Similar disputes across Michigan help explain why a smaller Southfield proposal still drew significant public turnout. For many residents, a single project represents broader concerns about precedent, development pace, and cumulative impact.
At the same time, it is important to be precise. The Southfield proposal described in local reporting is not the same as the multibillion-dollar mega sites discussed elsewhere. It is a different scale, a different location, and a city with existing data center infrastructure.
That distinction does not erase concern, but it does shape what a fair debate should look like: the questions should be calibrated to the actual proposal, not to the most extreme example people have seen online.
What residents want next, even after council action
When I put all the coverage together, a clear list of community needs emerges. It’s far from “stop the data center” versus “build the data center,” and more so a demand for specifics.
Residents want enforceable commitments on noise, lighting, and buffering near homes.

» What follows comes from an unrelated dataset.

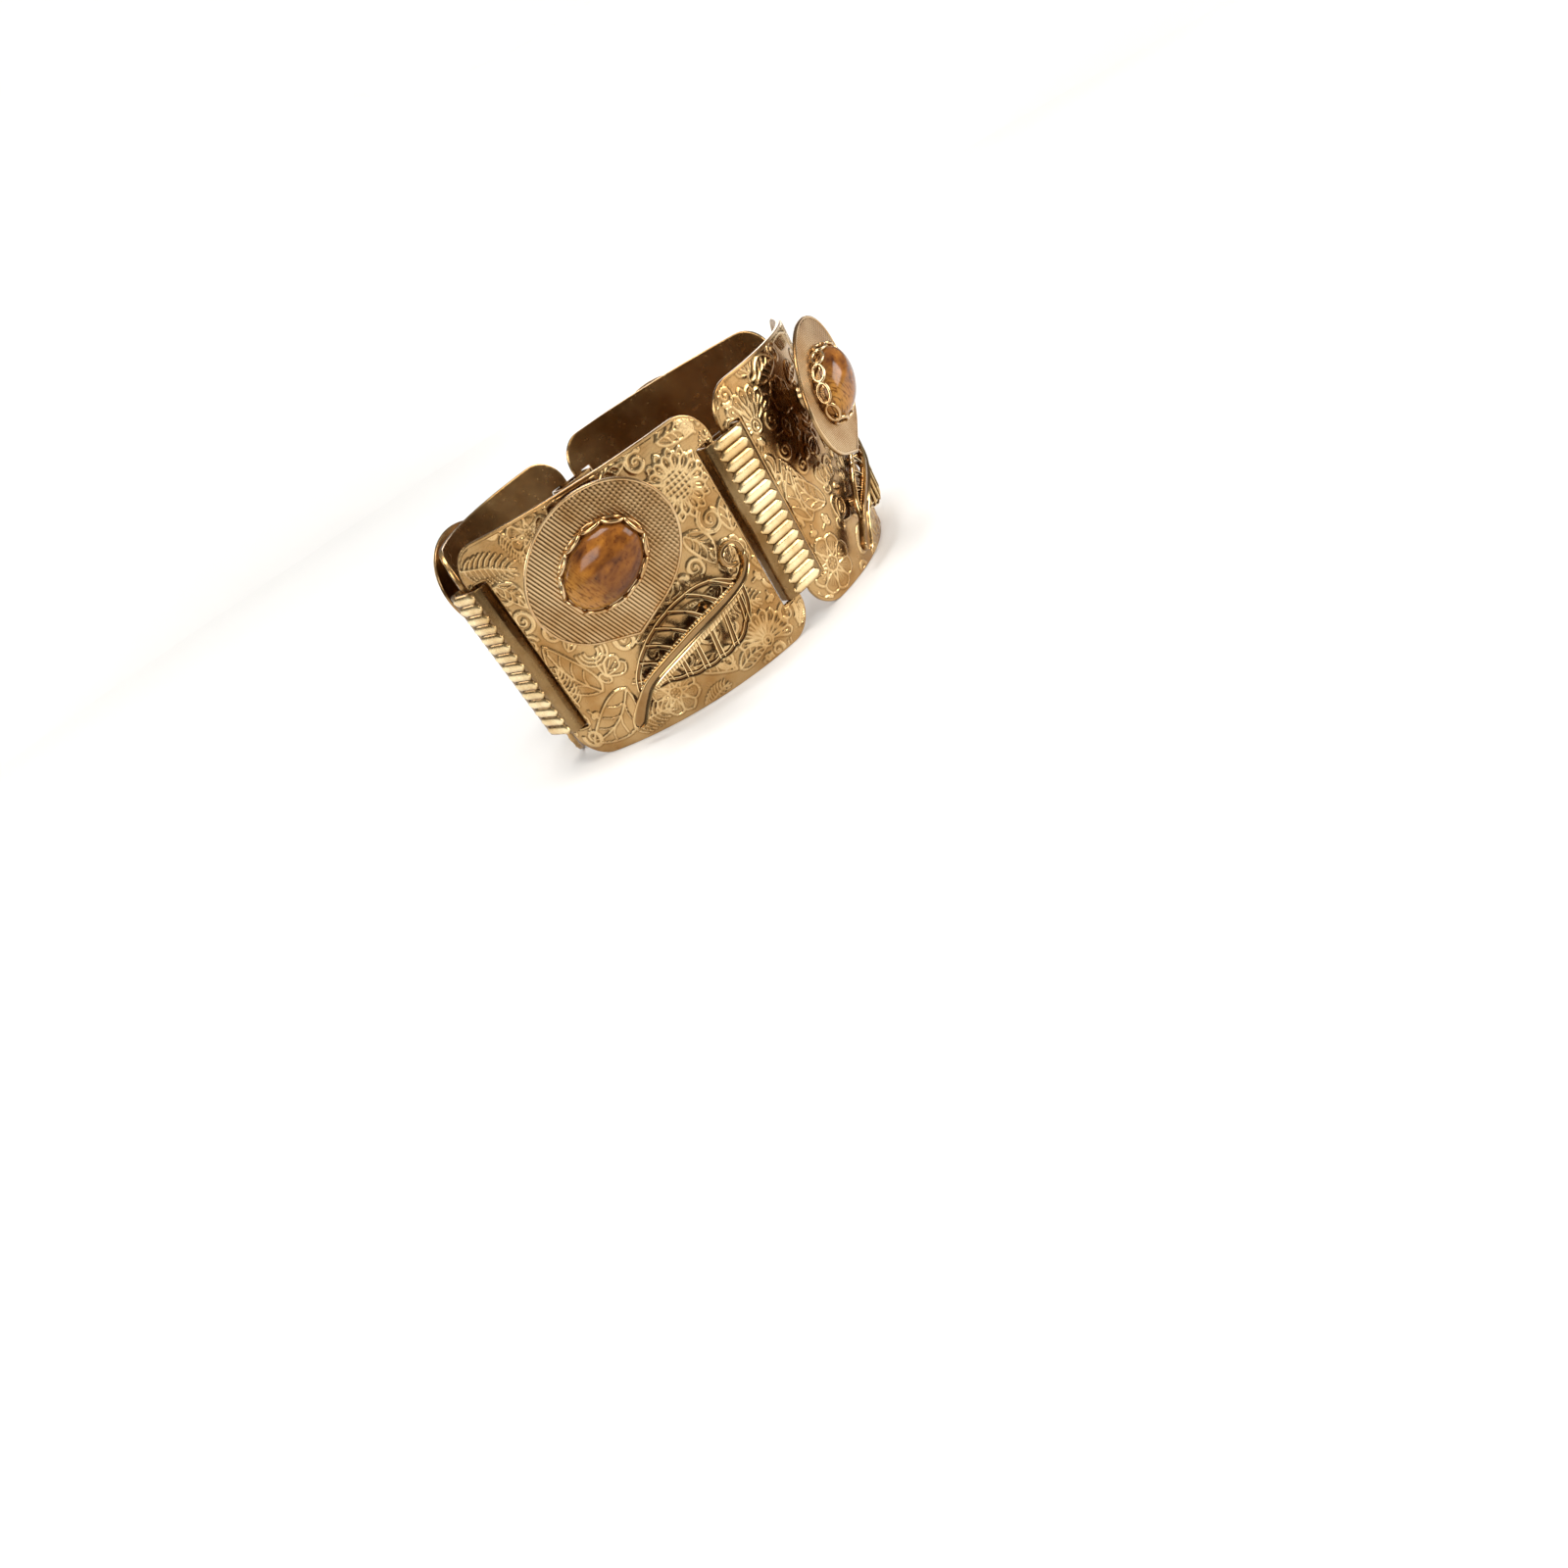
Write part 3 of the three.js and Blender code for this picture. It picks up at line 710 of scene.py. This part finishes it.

They want clarity on water systems and what “recycling” means in practice. They want transparent reporting on energy use and what happens if usage exceeds what the community was told to expect. They want to know how emergency planning, traffic, and infrastructure will be handled.
They also want clarity on what role the public has after the vote, particularly how residents will be kept informed and how compliance will be enforced once the project moves forward.
Conclusion
What started as a standard council hearing turned into a long night of public unease. Residents filled the chamber, pressed officials on water, energy, and enforcement, and stayed until the council approved the data center site plan by a five-to-two vote.
That vote closed one chapter but left the central questions unresolved. The real test now is whether the conditions attached to the project are enforced in practice — and whether Southfield can give residents clear, ongoing visibility into how the facility operates once construction moves forward.